Inverse proportionality is a relationship between two variables where as one increases, the other decreases at a proportional rate. In the child's growth problem, the rate of growth of height \( \frac{dh}{dy} \) is inversely proportional to the child's age \( y \).
This means that as the child ages, the growth rate slows down. Mathematically, this can be expressed as \( \frac{dh}{dy} = \frac{k}{y} \). Here, \( k \) is a constant, indicating that the product of the rate of growth and the age remains steady. Understanding inverse proportionality helps in comprehending relationships where growth diminishes as a factor like age increases, a common scenario in natural phenomena.

Integration is a fundamental technique used to solve differential equations. It allows us to find a function from its derivative, essentially reversing differentiation. In the provided problem, after separating variables, integration is used to solve \( \int dh = \int \frac{k}{y} dy \).
This process involves integrating each side of the equation independently. The left side yields \( h \) since the derivative of \( h \) with respect to \( y \) was initially given. For the right side, integrating \( \frac{k}{y} \) results in \( k \ln|y| \), a function representing the height in terms of age.

• Integration helps in finding the original function that describes the system.
• It is an essential mathematical tool for obtaining general solutions of differential equations.

Ultimately, integration simplifies the understanding of how quantities in a system interrelate over time.

A general solution to a differential equation encompasses all possible specific solutions. In the context of the problem, the general solution \( h = k \ln|y| + C \) represents a family of curves that describe how the child's height evolves as they age.
Each specific solution within this family corresponds to a particular value of the constant of integration, \( C \).

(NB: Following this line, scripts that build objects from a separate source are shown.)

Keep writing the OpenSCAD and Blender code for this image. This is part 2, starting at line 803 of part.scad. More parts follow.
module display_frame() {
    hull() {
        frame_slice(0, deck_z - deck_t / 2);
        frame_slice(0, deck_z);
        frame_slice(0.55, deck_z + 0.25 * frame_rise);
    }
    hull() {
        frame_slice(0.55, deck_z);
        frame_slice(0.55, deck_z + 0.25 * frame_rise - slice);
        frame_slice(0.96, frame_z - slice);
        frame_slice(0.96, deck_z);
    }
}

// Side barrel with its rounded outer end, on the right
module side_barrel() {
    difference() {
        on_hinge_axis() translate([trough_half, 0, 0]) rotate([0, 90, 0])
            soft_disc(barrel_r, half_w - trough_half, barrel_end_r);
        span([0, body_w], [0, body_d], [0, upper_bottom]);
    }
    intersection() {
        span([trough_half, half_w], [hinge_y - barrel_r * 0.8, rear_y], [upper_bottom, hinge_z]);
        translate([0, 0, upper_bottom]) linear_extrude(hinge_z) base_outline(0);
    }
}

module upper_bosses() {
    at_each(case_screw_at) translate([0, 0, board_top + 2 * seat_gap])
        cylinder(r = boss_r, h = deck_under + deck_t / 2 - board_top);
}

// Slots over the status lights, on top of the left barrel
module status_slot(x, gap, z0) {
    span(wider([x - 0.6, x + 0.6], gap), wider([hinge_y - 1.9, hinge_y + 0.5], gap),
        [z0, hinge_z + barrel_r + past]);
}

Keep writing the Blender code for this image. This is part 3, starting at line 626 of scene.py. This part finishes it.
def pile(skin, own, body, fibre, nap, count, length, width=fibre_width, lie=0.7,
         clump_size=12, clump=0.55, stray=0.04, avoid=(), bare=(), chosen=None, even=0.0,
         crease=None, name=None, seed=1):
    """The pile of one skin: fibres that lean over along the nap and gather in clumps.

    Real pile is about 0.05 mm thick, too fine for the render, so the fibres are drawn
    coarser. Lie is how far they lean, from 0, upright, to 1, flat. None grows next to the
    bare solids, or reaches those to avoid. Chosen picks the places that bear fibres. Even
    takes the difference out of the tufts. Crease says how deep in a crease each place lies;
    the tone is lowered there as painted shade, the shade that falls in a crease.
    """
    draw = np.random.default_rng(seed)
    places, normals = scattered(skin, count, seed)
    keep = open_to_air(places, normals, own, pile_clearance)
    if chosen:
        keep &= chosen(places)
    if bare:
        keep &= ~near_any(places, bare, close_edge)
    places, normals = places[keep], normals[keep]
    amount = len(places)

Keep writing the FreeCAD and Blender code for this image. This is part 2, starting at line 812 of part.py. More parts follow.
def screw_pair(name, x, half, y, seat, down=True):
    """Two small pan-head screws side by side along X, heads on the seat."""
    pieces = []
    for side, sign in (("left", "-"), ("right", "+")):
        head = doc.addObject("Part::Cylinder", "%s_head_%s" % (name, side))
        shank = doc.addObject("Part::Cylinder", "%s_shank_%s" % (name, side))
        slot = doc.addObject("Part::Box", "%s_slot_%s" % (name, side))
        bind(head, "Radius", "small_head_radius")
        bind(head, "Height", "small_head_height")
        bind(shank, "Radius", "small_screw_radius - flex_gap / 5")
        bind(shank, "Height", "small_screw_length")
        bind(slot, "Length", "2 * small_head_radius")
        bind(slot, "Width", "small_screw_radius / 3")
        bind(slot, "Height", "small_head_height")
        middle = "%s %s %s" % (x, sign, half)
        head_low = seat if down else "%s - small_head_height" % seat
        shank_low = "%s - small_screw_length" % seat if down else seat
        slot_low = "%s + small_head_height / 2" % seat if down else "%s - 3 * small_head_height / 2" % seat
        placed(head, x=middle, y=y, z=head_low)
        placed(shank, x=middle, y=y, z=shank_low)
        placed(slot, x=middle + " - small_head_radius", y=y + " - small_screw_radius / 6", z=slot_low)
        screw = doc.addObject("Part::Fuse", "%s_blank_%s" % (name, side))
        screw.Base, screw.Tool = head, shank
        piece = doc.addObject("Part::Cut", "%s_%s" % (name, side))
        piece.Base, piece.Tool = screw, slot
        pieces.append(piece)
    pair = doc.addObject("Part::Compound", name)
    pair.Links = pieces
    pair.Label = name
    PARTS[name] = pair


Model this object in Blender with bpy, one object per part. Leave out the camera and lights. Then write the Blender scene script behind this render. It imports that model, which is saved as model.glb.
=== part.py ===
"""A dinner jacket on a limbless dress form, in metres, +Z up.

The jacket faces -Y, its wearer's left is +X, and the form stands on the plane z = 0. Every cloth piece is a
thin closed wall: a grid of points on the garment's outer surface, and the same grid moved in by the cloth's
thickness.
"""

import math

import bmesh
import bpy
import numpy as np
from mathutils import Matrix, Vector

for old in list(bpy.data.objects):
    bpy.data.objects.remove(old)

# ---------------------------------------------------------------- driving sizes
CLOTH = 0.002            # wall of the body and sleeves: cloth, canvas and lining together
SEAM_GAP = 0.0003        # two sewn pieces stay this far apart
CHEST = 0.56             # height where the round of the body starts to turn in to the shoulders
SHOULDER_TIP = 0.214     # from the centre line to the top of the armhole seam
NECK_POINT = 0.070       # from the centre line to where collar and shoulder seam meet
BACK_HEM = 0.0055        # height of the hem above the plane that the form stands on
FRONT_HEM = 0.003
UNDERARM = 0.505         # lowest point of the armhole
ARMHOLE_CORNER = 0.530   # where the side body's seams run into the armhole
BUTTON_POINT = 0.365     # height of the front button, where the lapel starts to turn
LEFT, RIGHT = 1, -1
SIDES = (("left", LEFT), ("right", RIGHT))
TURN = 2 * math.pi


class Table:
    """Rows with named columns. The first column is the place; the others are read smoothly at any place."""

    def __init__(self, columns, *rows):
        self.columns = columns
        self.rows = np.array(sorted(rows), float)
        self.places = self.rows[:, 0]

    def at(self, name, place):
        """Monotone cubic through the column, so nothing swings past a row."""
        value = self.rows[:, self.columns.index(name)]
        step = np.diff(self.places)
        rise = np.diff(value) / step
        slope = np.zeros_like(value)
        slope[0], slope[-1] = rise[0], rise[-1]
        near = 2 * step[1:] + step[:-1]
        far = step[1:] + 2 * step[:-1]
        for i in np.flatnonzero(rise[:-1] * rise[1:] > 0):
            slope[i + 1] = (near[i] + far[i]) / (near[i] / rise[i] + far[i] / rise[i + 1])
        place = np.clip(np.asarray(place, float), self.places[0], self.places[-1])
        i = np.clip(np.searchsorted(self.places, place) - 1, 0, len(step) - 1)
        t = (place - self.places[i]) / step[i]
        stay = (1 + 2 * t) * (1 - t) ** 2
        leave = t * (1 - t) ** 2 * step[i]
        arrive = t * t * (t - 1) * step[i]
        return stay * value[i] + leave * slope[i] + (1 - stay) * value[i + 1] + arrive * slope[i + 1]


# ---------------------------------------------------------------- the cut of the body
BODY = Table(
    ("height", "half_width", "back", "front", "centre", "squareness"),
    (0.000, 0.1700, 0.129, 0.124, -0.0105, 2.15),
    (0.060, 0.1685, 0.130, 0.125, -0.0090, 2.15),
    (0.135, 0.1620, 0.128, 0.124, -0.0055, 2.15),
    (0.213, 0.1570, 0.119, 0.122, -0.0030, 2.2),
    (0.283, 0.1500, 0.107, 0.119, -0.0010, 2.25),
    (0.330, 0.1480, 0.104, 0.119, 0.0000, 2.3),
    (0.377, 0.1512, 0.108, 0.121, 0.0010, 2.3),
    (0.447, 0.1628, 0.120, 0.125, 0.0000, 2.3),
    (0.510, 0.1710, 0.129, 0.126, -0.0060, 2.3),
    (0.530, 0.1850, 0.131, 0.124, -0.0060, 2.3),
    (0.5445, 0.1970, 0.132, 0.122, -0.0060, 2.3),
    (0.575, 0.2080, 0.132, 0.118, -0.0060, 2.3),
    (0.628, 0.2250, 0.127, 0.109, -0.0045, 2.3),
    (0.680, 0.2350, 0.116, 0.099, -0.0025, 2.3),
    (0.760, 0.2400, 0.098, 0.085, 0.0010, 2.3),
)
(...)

This constant accounts for initial conditions or specific data points that may personalize the solution to a given scenario.
Understanding general solutions is crucial for gaining a complete picture of differential equations, as they provide a comprehensive framework that can be adjusted to fit particular circumstances. This flexibility is essential in modeling real-world situations where initial conditions or constraints often vary across different cases.